Emily Peck contributed reporting.
2. More rate hike chatter
With a steady labor market and still-high inflation, two Fed officials are on the record this week noting that the next rate move might be up, not down.
What they're saying: In a speech in El Paso yesterday, Dallas Fed president Lorie Logan said that consumer spending remains robust, corporate earnings are "going gangbusters" and the AI investment was continuing to boom.
- "These conditions indicate that monetary policy is not restraining the economy," she said.
- "I am increasingly concerned that higher interest rates could be necessary later this year to fully restore price stability and appropriately balance both sides of the Fed's dual mandate."
The intrigue: Notably, Logan said that "the U.S. economy as a whole has weathered the shock so far," even as higher energy prices weigh on lower-income households.
The big picture: After five years of above-target inflation, Fed officials worry that businesses, workers and markets will start pricing in higher inflation permanently, making the path back to 2% steeper and more costly to travel.

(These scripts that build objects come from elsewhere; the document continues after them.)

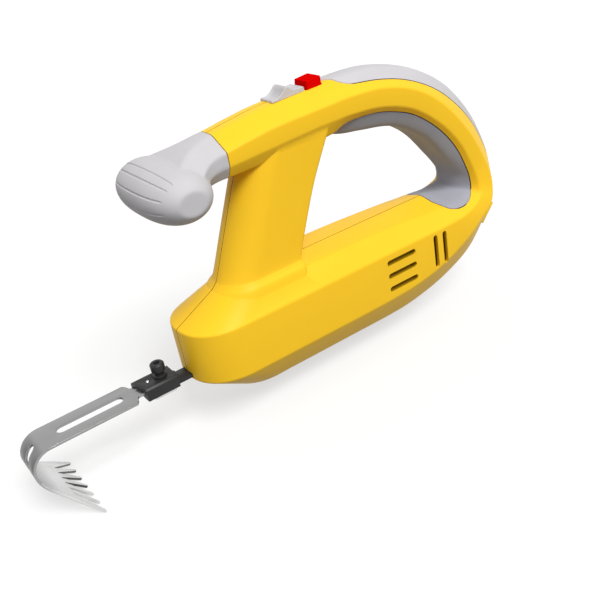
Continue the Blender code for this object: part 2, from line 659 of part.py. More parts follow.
def loop_stations():
    """Sections from the front grip joint along boom and loop to the body.

    Each holds the outer and the inner crease in the mid plane, the half width there,
    the rise and half width of the outer flat, those of the inner flat, and the crown
    of either flat.
    """
    boom, flat, side = BOOM_HALF, BOOM_FLAT_HALF, BODY_HALF
    floor, roof = LOWER_CREASE_Z - FLOOR_Z, ROOF_EDGE_Z - UPPER_CREASE_Z
    rim = UPPER_CREASE_Z
    return [
        (BOOM_FRONT_X, 163.8, BOOM_FRONT_X, 152.8, boom, 10.2, flat, 10.2, 12.5, 0.5, 0.5),
        (150.0, 169.0, 150.0, 154.8, boom, 10.4, flat, 12.4, 13.0, 0.5, 0.5),
        (190.0, 170.4, 190.0, 157.0, boom, 11.2, flat, 15.8, 13.5, 0.5, 0.5),
        (208.0, 170.8, 208.0, 157.2, boom, 11.6, flat, 15.6, 15.0, 0.6, 0.5),
        (225.0, 171.2, 224.0, 157.0, boom, 12.0, flat, 7.0, 20.0, 0.7, 0.5),
        (255.0, 169.0, 251.0, 154.6, boom, 13.5, flat, 5.3, 21.5, 0.9, 0.5),
        (283.0, 161.0, 275.0, 148.0, boom, 15.5, flat, 5.3, 21.5, 1.0, 0.5),
        (308.0, 147.0, 296.0, 137.0, boom, 18.5, flat, 5.3, 21.5, 1.2, 0.5),
        (330.0, 126.0, 320.0, 116.5, boom, 20.5, flat, 5.3, 21.5, 1.2, 0.5),
        (349.0, 101.0, 337.5, 94.0, boom, 20.5, flat, 5.3, 21.5, 1.2, 0.5),
        (362.0, 76.0, 348.5, 71.0, boom, 18.5, flat + 1, 5.3, 21.5, 1.0, 0.5),
        (368.0, 60.0, 352.5, 58.0, boom + 1, 15.5, flat + 2.5, 5.5, 21.5, 0.8, 0.5),
        (368.5, 46.0, 352.5, 48.0, boom + 2.8, 14.0, flat + 5, 6.0, 21.5, 0.6, 1.0),
        (363.0, 33.5, 348.0, 42.5, boom + 6, 15.5, flat + 8, 8.5, 21.0, 0.4, 3.0),
        (347.0, 24.5, 335.0, 37.5, side - 2.3, 20.5, FLOOR_HALF - 4, 10.0, 24.0, 0.3, 7.0),
        (328.0, 13.7, 319.0, 35.0, side - 0.4, 24.5, FLOOR_HALF - 1, 11.0, ROOF_HALF, 0.2, 8.5),
        (304.0, 3.3, 300.0, rim, side, 25.0, FLOOR_HALF, 12.0, ROOF_HALF, 0.1, 7.2),
        (280.0, -3.8, 279.0, rim, side, 24.6, FLOOR_HALF, 13.4, ROOF_HALF, 0.0, 5.6),
        (250.0, -8.0, 250.0, rim, side, 24.6, FLOOR_HALF, 15.0, ROOF_HALF, 0.0, 3.8),
        (206.0, LOWER_CREASE_Z, 206.0, rim, side, floor, FLOOR_HALF, roof, ROOF_HALF, 0.0,
         ROOF_CROWN),
        (NOSE_END_X, LOWER_CREASE_Z, NOSE_END_X, rim, side, floor, FLOOR_HALF, roof, ROOF_HALF,
         0.0, ROOF_CROWN),
    ]


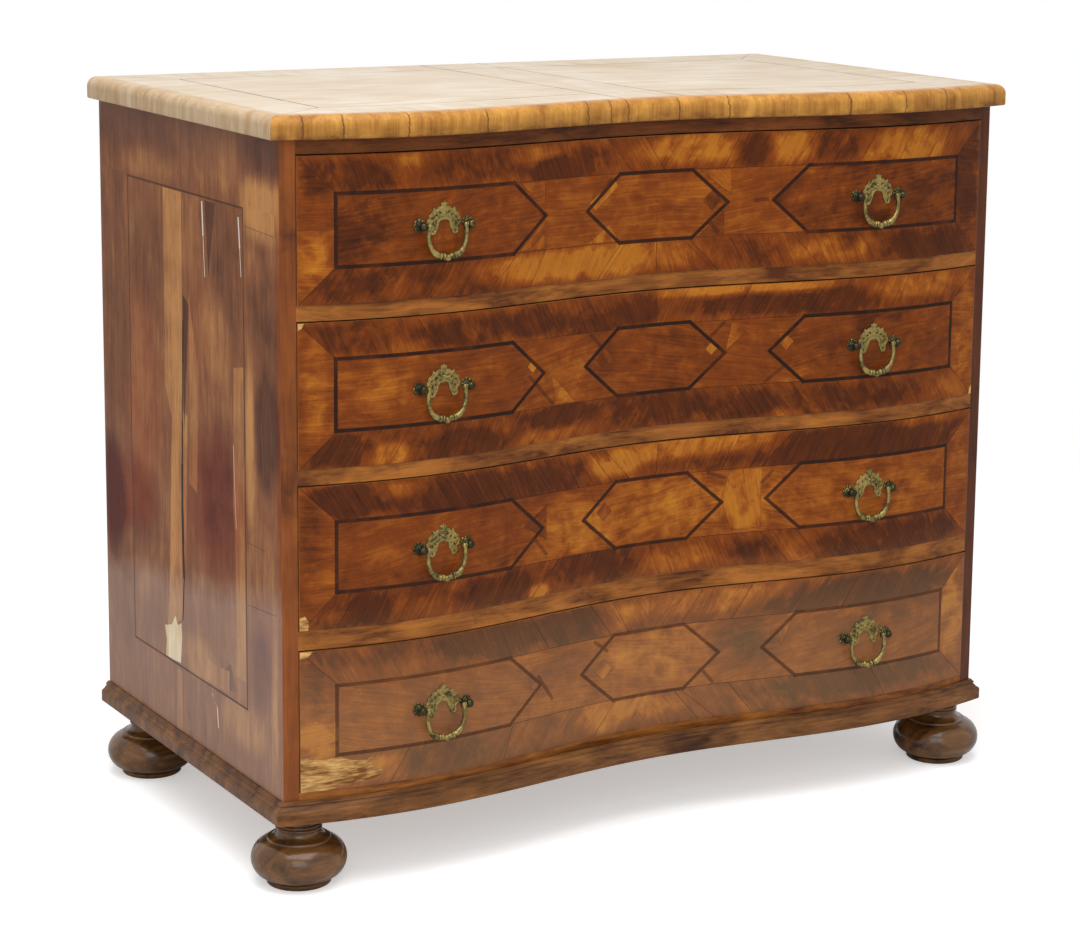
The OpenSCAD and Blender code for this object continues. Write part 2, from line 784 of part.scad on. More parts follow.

- "For today, it's reasonable to keep rates steady given the uncertainties around the economic outlook," Cleveland Fed president Beth Hammack said in a speech earlier this week. "But if recent trends continue, it may soon be appropriate to act."
- Both Logan and Hammack were among the three Fed presidents who dissented at the Fed's last monetary policy meeting, preferring to drop language in the statement signaling the next move could be a cut.
- "Based on the data, I'm more concerned about the growing risks of persistently elevated inflation than the risks to full employment and also that monetary policy may not be sufficiently restrictive to bring inflation down to 2%," Hammack said.
- "If we wait for definitive evidence that high inflation has become embedded in the economy, it may require larger policy adjustments, at greater cost."
The bottom line: Concerns are rising among Fed officials about whether policy is tight enough to keep inflation at bay, ahead of Kevin Warsh's first meeting as Fed chair later this month.